A ``WordSplitter`` that uses THUNLP's tokenizer. To Split Chinese sentences.
simplify:Convert traditional characters to simplified characters
filt:Remove meaningless words
user_dict:a txt file, one word in a line.
"""
def __init__(self,pos_tags: bool = False,
simplify: bool = False,
filt: bool = False,
only_tokens: bool = True,
user_dict: List[str] = None) -> None:
import thulac
if pos_tags:
seg_only = False
else:
seg_only = True
self.thunlp = thulac.thulac(seg_only=seg_only, T2S=simplify, filt=filt, user_dict=user_dict)
self._only_tokens = only_tokens
def _sanitize(self, tokens: List[str]) -> List[Token]:
"""
Converts spaCy tokens to allennlp tokens.

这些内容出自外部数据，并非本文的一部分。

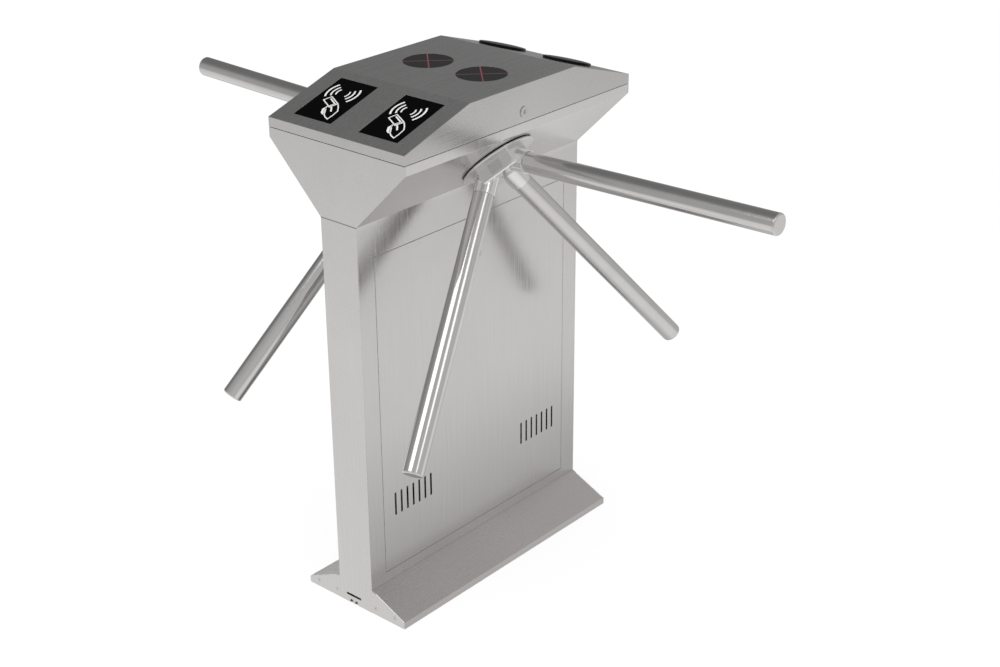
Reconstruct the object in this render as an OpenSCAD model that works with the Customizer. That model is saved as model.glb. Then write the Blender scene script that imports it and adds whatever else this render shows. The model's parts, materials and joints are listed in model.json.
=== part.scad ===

Is a no-op if
keep_spacy_tokens is True
"""
sanitize_tokens = []
for token_attri in tokens:
token = Token(token_attri[0])
if self._only_tokens:
pass
else:
token = Token(token.text,
token.idx,
token.lemma_,
token_attri[1],
token.tag_,
token.dep_,
token.ent_type_)
sanitize_tokens.append(token)
return sanitize_tokens
@overrides
def batch_split_words(self, sentences: List[str]) -> List[List[Token]]:
split_words = []
for sent in sentences:
split_words.append(self._sanitize(tokens) for tokens in self.thunlp.cut(sent, text=False))
return split_words
@overrides
def split_words(self, sentence: str) -> List[Token]:
return self._sanitize(self.thunlp.cut(sentence, text=False))